*Directive*:
Reproduce the listing below in its entirety. Change nothing.
· · · ·
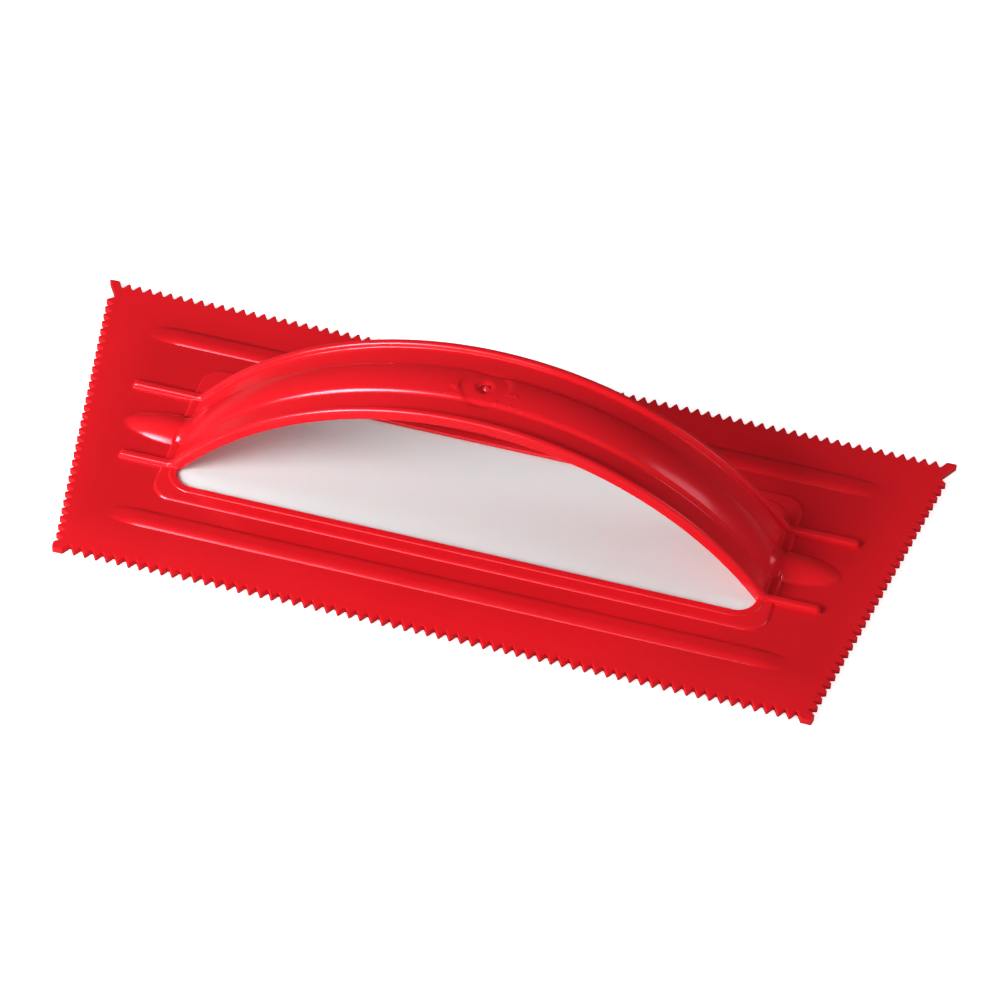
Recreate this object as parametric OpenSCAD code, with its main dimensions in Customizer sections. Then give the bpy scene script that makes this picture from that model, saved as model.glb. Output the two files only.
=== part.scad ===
// Moulded plastic notched trowel: a toothed blade, an arched handle and a panel that closes the window.
// Millimetres. +X runs along the long toothed edges, +Y towards the longer of the two, +Z up.
// The origin is on the flat underside, at the middle of the blade.

/* [Blade] */
// Length of the longer toothed edge, at +Y
long_edge = 254; // [244:1:264]
// Length of the shorter toothed edge, at -Y
short_edge = 215.6; // [208:1:222]
// Distance between the two long edges
blade_depth = 107.7; // [100:1:116]
// Thickness of the blade
blade_t = 2.1; // [1.8:0.1:3]

/* [Notches] */
// Distance from one tooth tip to the next, an eighth of an inch
pitch = 3.175; // [3.1:0.025:3.2]
// Full angle of each V notch, in degrees
notch_angle = 60; // [55:1:70]
// Teeth along the longer edge, an odd number
long_teeth = 77; // [71:2:77]
// Teeth along the shorter edge, an odd number
short_teeth = 65; // [59:2:65]
// Teeth along each slanted side
side_teeth = 31; // [27:1:31]
// First tip on a side, measured from the shorter edge's corner
side_first_tip = 5.4; // [5:0.2:7]

/* [Pad and window] */
// Length of the raised pad that the handle stands on
pad_l = 177.4; // [176:0.2:182]
// Width of the raised pad
pad_w = 54; // [50:1:58]
// Height of the pad above the blade
pad_h = 0.6; // [0.4:0.1:1.2]
// Corner radius of the pad
pad_r = 6; // [4:0.5:8]
// Length of the window
window_l = 167.4; // [160:0.2:168]
// Width of the window
window_w = 42; // [36:1:44]
// Corner radius of the window
window_r = 5.5; // [3:0.5:6]
// Width of the rim round the window
rim_w = 2.2; // [1:0.1:2.6]
// Height of the rim above the blade
rim_h = 0.9; // [0.8:0.1:1.4]

/* [Ribs and bosses] */
// Distance of the rib beside the longer edge from the middle
back_rib_y = 36.5; // [35:0.1:40]
// Distance of the rib beside the shorter edge from the middle
front_rib_y = 35.9; // [35:0.1:40]
// Width of a long rib
long_rib_w = 6.6; // [4:0.1:7]
// Height of a long rib
long_rib_h = 1.1; // [1:0.1:2.4]
// Length of a long rib's tapered end
long_rib_taper = 9; // [8:1:25]
// Half length of the rib beside the longer edge
back_rib_reach = 110; // [100:1:112]
// Half length of the rib beside the shorter edge
front_rib_reach = 98.5; // [90:0.5:100]
// Distance of each short rib from the middle
short_rib_y = 13.9; // [13:0.1:15]
// Width of a short rib
short_rib_w = 2.3; // [2:0.1:3]
// Height of a short rib above the blade
short_rib_h = 1.6; // [1.5:0.1:2]
// How far the short ribs nearer the longer edge reach from the middle
back_short_rib_reach = 106.5; // [98:0.5:108]
// How far the short ribs nearer the shorter edge reach from the middle
front_short_rib_reach = 101.5; // [96:0.5:104]
// Width of an end boss where it leaves the pad
boss_w = 12.4; // [10:0.2:14]
// Height of an end boss where it leaves the pad
boss_h = 3.1; // [2.5:0.1:4.5]
// How far the end bosses reach from the middle
boss_reach = 104.3; // [98:0.1:108]

/* [Handle] */
// Height of the handle's crown above the underside
handle_top = 46.1; // [40:0.5:52]
// Radius of the handle's outer face
handle_r = 109; // [106:0.5:112]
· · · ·
*Correct response*:
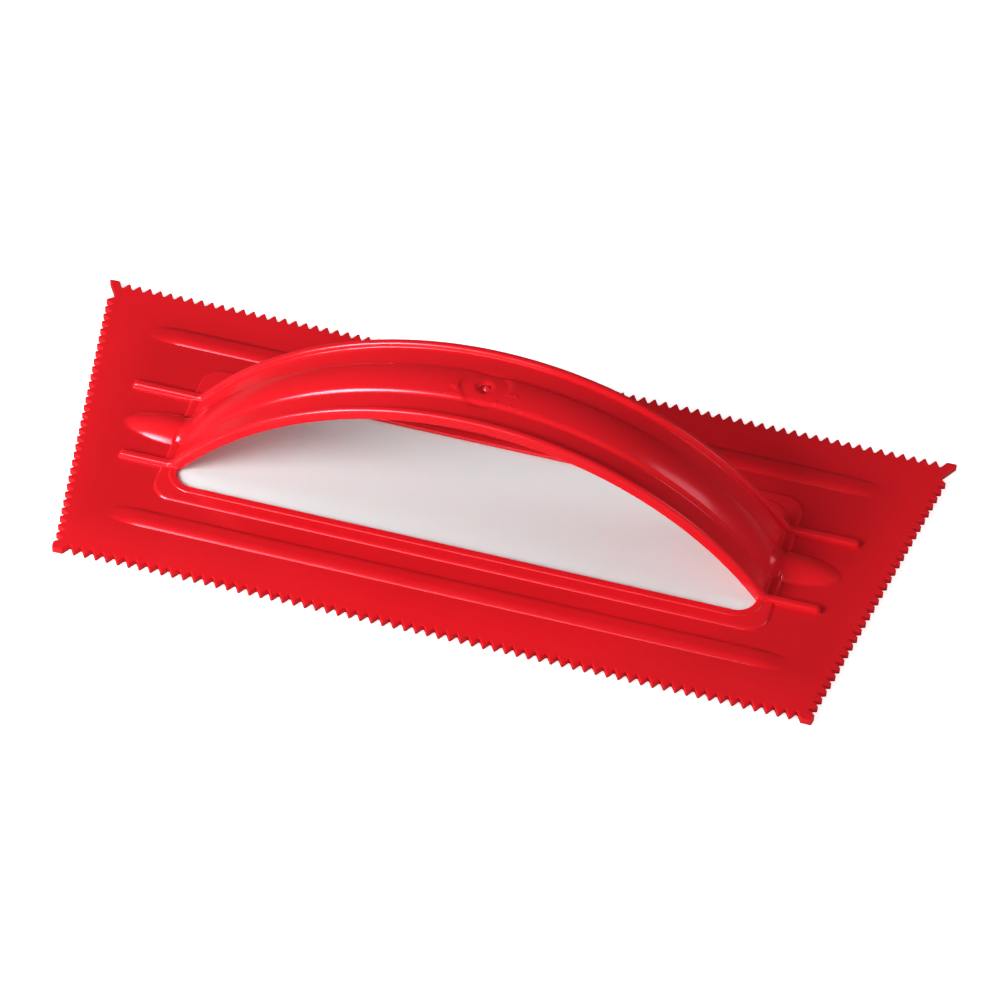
Recreate this object as parametric OpenSCAD code, with its main dimensions in Customizer sections. Then give the bpy scene script that makes this picture from that model, saved as model.glb. Output the two files only.
=== part.scad ===
// Moulded plastic notched trowel: a toothed blade, an arched handle and a panel that closes the window.
// Millimetres. +X runs along the long toothed edges, +Y towards the longer of the two, +Z up.
// The origin is on the flat underside, at the middle of the blade.

/* [Blade] */
// Length of the longer toothed edge, at +Y
long_edge = 254; // [244:1:264]
// Length of the shorter toothed edge, at -Y
short_edge = 215.6; // [208:1:222]
// Distance between the two long edges
blade_depth = 107.7; // [100:1:116]
// Thickness of the blade
blade_t = 2.1; // [1.8:0.1:3]

/* [Notches] */
// Distance from one tooth tip to the next, an eighth of an inch
pitch = 3.175; // [3.1:0.025:3.2]
// Full angle of each V notch, in degrees
notch_angle = 60; // [55:1:70]
// Teeth along the longer edge, an odd number
long_teeth = 77; // [71:2:77]
// Teeth along the shorter edge, an odd number
short_teeth = 65; // [59:2:65]
// Teeth along each slanted side
side_teeth = 31; // [27:1:31]
// First tip on a side, measured from the shorter edge's corner
side_first_tip = 5.4; // [5:0.2:7]

/* [Pad and window] */
// Length of the raised pad that the handle stands on
pad_l = 177.4; // [176:0.2:182]
// Width of the raised pad
pad_w = 54; // [50:1:58]
// Height of the pad above the blade
pad_h = 0.6; // [0.4:0.1:1.2]
// Corner radius of the pad
pad_r = 6; // [4:0.5:8]
// Length of the window
window_l = 167.4; // [160:0.2:168]
// Width of the window
window_w = 42; // [36:1:44]
// Corner radius of the window
window_r = 5.5; // [3:0.5:6]
// Width of the rim round the window
rim_w = 2.2; // [1:0.1:2.6]
// Height of the rim above the blade
rim_h = 0.9; // [0.8:0.1:1.4]

/* [Ribs and bosses] */
// Distance of the rib beside the longer edge from the middle
back_rib_y = 36.5; // [35:0.1:40]
// Distance of the rib beside the shorter edge from the middle
front_rib_y = 35.9; // [35:0.1:40]
// Width of a long rib
long_rib_w = 6.6; // [4:0.1:7]
// Height of a long rib
long_rib_h = 1.1; // [1:0.1:2.4]
// Length of a long rib's tapered end
long_rib_taper = 9; // [8:1:25]
// Half length of the rib beside the longer edge
back_rib_reach = 110; // [100:1:112]
// Half length of the rib beside the shorter edge
front_rib_reach = 98.5; // [90:0.5:100]
// Distance of each short rib from the middle
short_rib_y = 13.9; // [13:0.1:15]
// Width of a short rib
short_rib_w = 2.3; // [2:0.1:3]
// Height of a short rib above the blade
short_rib_h = 1.6; // [1.5:0.1:2]
// How far the short ribs nearer the longer edge reach from the middle
back_short_rib_reach = 106.5; // [98:0.5:108]
// How far the short ribs nearer the shorter edge reach from the middle
front_short_rib_reach = 101.5; // [96:0.5:104]
// Width of an end boss where it leaves the pad
boss_w = 12.4; // [10:0.2:14]
// Height of an end boss where it leaves the pad
boss_h = 3.1; // [2.5:0.1:4.5]
// How far the end bosses reach from the middle
boss_reach = 104.3; // [98:0.1:108]

/* [Handle] */
// Height of the handle's crown above the underside
handle_top = 46.1; // [40:0.5:52]
// Radius of the handle's outer face
handle_r = 109; // [106:0.5:112]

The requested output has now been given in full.